Write the material out again, line by line, exactly as it is.
========
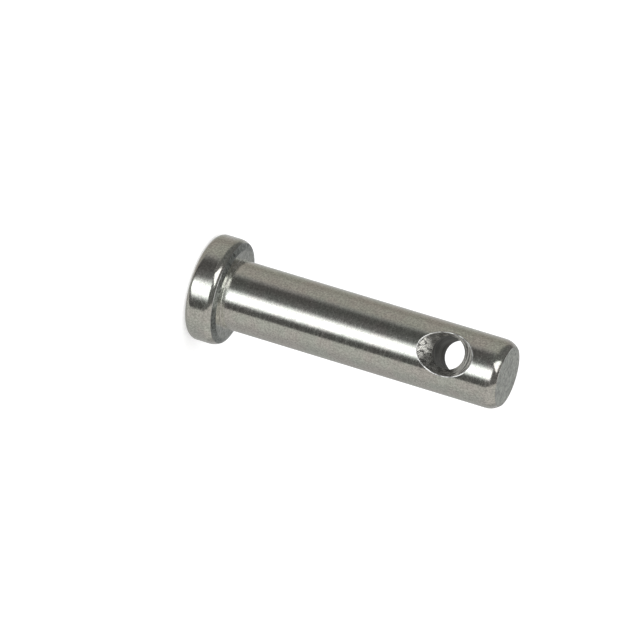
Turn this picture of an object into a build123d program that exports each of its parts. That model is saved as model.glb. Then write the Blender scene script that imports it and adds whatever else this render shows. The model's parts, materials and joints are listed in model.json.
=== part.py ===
from build123d import *
from math import radians, tan
import os

# Clevis pin, turned from one bar of stainless steel: a round head with a rounded and bevelled
# rim, a plain shank, and near its rounded tip a cross hole for a split pin or ring.
# The pin stands on its head. The origin is the centre of the head's flat face, +Z runs
# along the shank to the tip, and the cross hole runs along Y. Lengths are in millimetres.

# Head
head_diameter = 9.2
head_height = 2.7
# Rounding of the rim where it meets the head's flat outer face
head_face_rounding = 0.62
# Towards the shank the rim rounds off to an edge, and from there a shallow bevel leads to the
# flat underside. The heights are lengths along the pin, and the shares are how much of the
# head's overhang beyond the shank each of them takes
rim_rounding_height = 0.7
rim_rounding_share = 0.13
head_bevel_height = 0.22
head_bevel_share = 0.34

# Shank, with its length taken from the head's underside to the tip
shank_diameter = 6.0
shank_length = 24.9
# Fillet left by the turning tool in the corner under the head
neck_fillet = 0.1
# Rounding that leads the tip into its bore. It ends at the flat face, where the pin is
# narrower than the shank by this drop all round
tip_rounding_height = 1.05
tip_rounding_drop = 0.43

# Cross hole, drilled through the shank and countersunk on both sides
hole_diameter = 2.8
hole_to_tip = 4.9
# The drill ran a little to one side of the shank's centre line
hole_off_centre = 0.45
countersink_diameter = 4.95
countersink_angle = 90
# The countersinking cutter comes in from this far outside the shank
cutter_run_in = 0.5
# Rounding left by deburring on the lip of each countersink
lip_rounding = 0.08

head_radius = head_diameter / 2
shank_radius = shank_diameter / 2
head_overhang = head_radius - shank_radius
edge_radius = head_radius - rim_rounding_share * head_overhang
edge_height = head_height - head_bevel_height
seat_radius = edge_radius - head_bevel_share * head_overhang
tip_height = head_height + shank_length
tip_face_radius = shank_radius - tip_rounding_drop
hole_height = tip_height - hole_to_tip
# The cutter is as wide as the countersink where it crosses the shank's surface
cutter_start = shank_radius + cutter_run_in
cutter_radius = countersink_diameter / 2 + cutter_run_in * tan(radians(countersink_angle / 2))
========
WRITTEN SOLUTION.
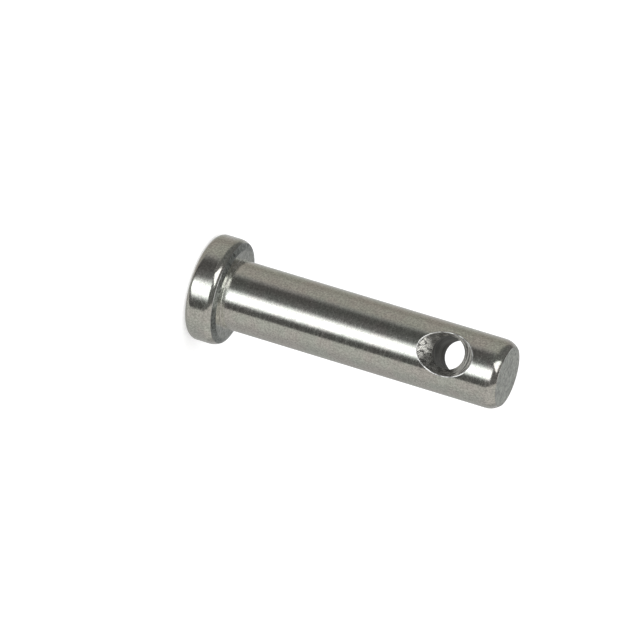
Turn this picture of an object into a build123d program that exports each of its parts. That model is saved as model.glb. Then write the Blender scene script that imports it and adds whatever else this render shows. The model's parts, materials and joints are listed in model.json.
=== part.py ===
from build123d import *
from math import radians, tan
import os

# Clevis pin, turned from one bar of stainless steel: a round head with a rounded and bevelled
# rim, a plain shank, and near its rounded tip a cross hole for a split pin or ring.
# The pin stands on its head. The origin is the centre of the head's flat face, +Z runs
# along the shank to the tip, and the cross hole runs along Y. Lengths are in millimetres.

# Head
head_diameter = 9.2
head_height = 2.7
# Rounding of the rim where it meets the head's flat outer face
head_face_rounding = 0.62
# Towards the shank the rim rounds off to an edge, and from there a shallow bevel leads to the
# flat underside. The heights are lengths along the pin, and the shares are how much of the
# head's overhang beyond the shank each of them takes
rim_rounding_height = 0.7
rim_rounding_share = 0.13
head_bevel_height = 0.22
head_bevel_share = 0.34

# Shank, with its length taken from the head's underside to the tip
shank_diameter = 6.0
shank_length = 24.9
# Fillet left by the turning tool in the corner under the head
neck_fillet = 0.1
# Rounding that leads the tip into its bore. It ends at the flat face, where the pin is
# narrower than the shank by this drop all round
tip_rounding_height = 1.05
tip_rounding_drop = 0.43

# Cross hole, drilled through the shank and countersunk on both sides
hole_diameter = 2.8
hole_to_tip = 4.9
# The drill ran a little to one side of the shank's centre line
hole_off_centre = 0.45
countersink_diameter = 4.95
countersink_angle = 90
# The countersinking cutter comes in from this far outside the shank
cutter_run_in = 0.5
# Rounding left by deburring on the lip of each countersink
lip_rounding = 0.08

head_radius = head_diameter / 2
shank_radius = shank_diameter / 2
head_overhang = head_radius - shank_radius
edge_radius = head_radius - rim_rounding_share * head_overhang
edge_height = head_height - head_bevel_height
seat_radius = edge_radius - head_bevel_share * head_overhang
tip_height = head_height + shank_length
tip_face_radius = shank_radius - tip_rounding_drop
hole_height = tip_height - hole_to_tip
# The cutter is as wide as the countersink where it crosses the shank's surface
cutter_start = shank_radius + cutter_run_in
cutter_radius = countersink_diameter / 2 + cutter_run_in * tan(radians(countersink_angle / 2))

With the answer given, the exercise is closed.